Unwise Words
My God it's all so futile. You can sit on your expensively clad arse all day and think sublime thoughts, but at the end of the day, it mostly comes down to this truth: none of us ever do anything worthwhile.
You might accuse me of being a little pessimistic, but you only have to play the auger for a few moments to see that rather than Larkin's long slide we are actually plumetting down a tedious and irresistably slick slope all the way to jobs at KPMG and Arthur Anderson, and all the while we are protesting that no, we won't sell out. That VSO year will actually come about and I won't wilt at the first flash of ready cash fluttered at me by some towering mound of banking blubber in an expensive suit.
Who are we kidding. Oxford is a production line of the tedious and mediocre. It is a shame that the first class education we have recieved will probably turn us into second class people. It is all very well having a rudimentary understanding of Chinese verb construction or a nascent empathy for 18th century slave narratives, but what Oxford really excels as it making us whole-heartedly believe that we are better than our peers.
Take for example the childish rivalry with Cambridge. Many will say that this is exactly what it is, a harmless juvenile obsession, but in reality this just disguises the fact that Oxford's repeated public failure to outdo her younger sibling means that we have to denigrate Cambridge when we should be striving to equal her achievements (if that is what we have decided to place importance on). Cambridge for their part can't even be bothered to think up an insulting name for us, countering our bitter cries of "Tab" with vague mutterings about the "dark side" which could just be a harmless reference to the hue of our unnecessarily capacious scarves.

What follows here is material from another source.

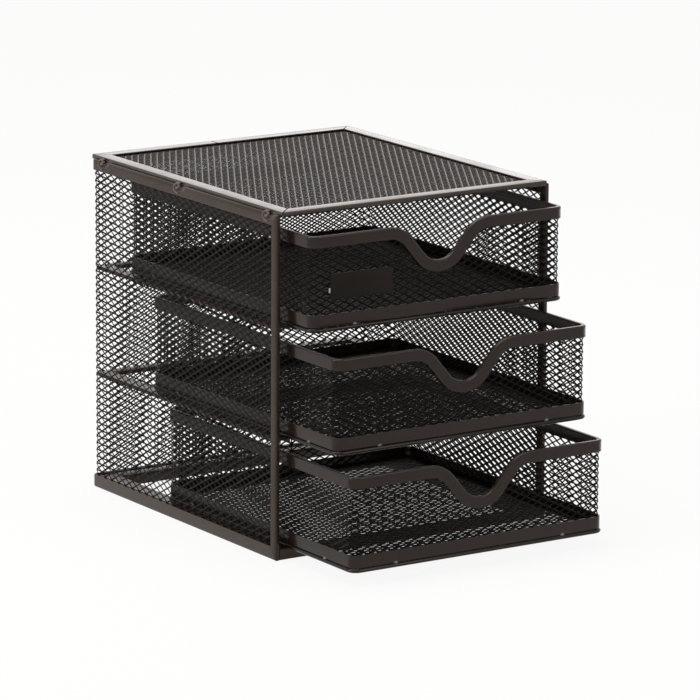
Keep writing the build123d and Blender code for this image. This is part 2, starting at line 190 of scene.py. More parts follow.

OUSU, the Union, The Cherwell, this newspaper - all Oxford landmarks of one kind or another, yet all in the grand scheme of things they amount to nothing. And this is because in reality there is no grand scheme. Union presidents may go on to become Prime Ministers and heads of industry and the editors of Oxford's two newspapers may one day be rivals in national newspapers, but what does this matter to the rest of the world? Oxford teaches us to be so self-obsessed that we ignore the passage of time for the counry at large. If we are not getting a highly paid job out of it, or if it is not making us look clever and cultured we don't care.
Don't get me wrong, I am not trying to assert that Oxford undergraduates are all foolishly living self-decieving lives, quite the opposite. Oxford teaches very little other than selfishness. Perhaps this is unsurprising when one notes the huge amount of wealth held by many of its undergraduates. If you can in all conscience live with great wealth while you hold the knowledge that there are those greatly disadvantaged in your own country, let alone the wider world, then why on earth when a multitude of opportunities are presented to you in this city would you turn them down? Why would you not make use of the college old boys network, which although doubtless markedly less prevalent than in times past still exists? Why would you bother to recognise the terrible disfiguring condescension in the endless student moralising over international affairs when the majority of the spokespersons campaigning in the university for such diverse causes as Tibetan independence and workers' solidarity will be only too happy to put their chairmanships of committees down on their application forms for Deutsche Bank.
It is not the selfishness of Oxford that irks, but the mendacity of the place, where base instincts are covered up with the display of good intentions.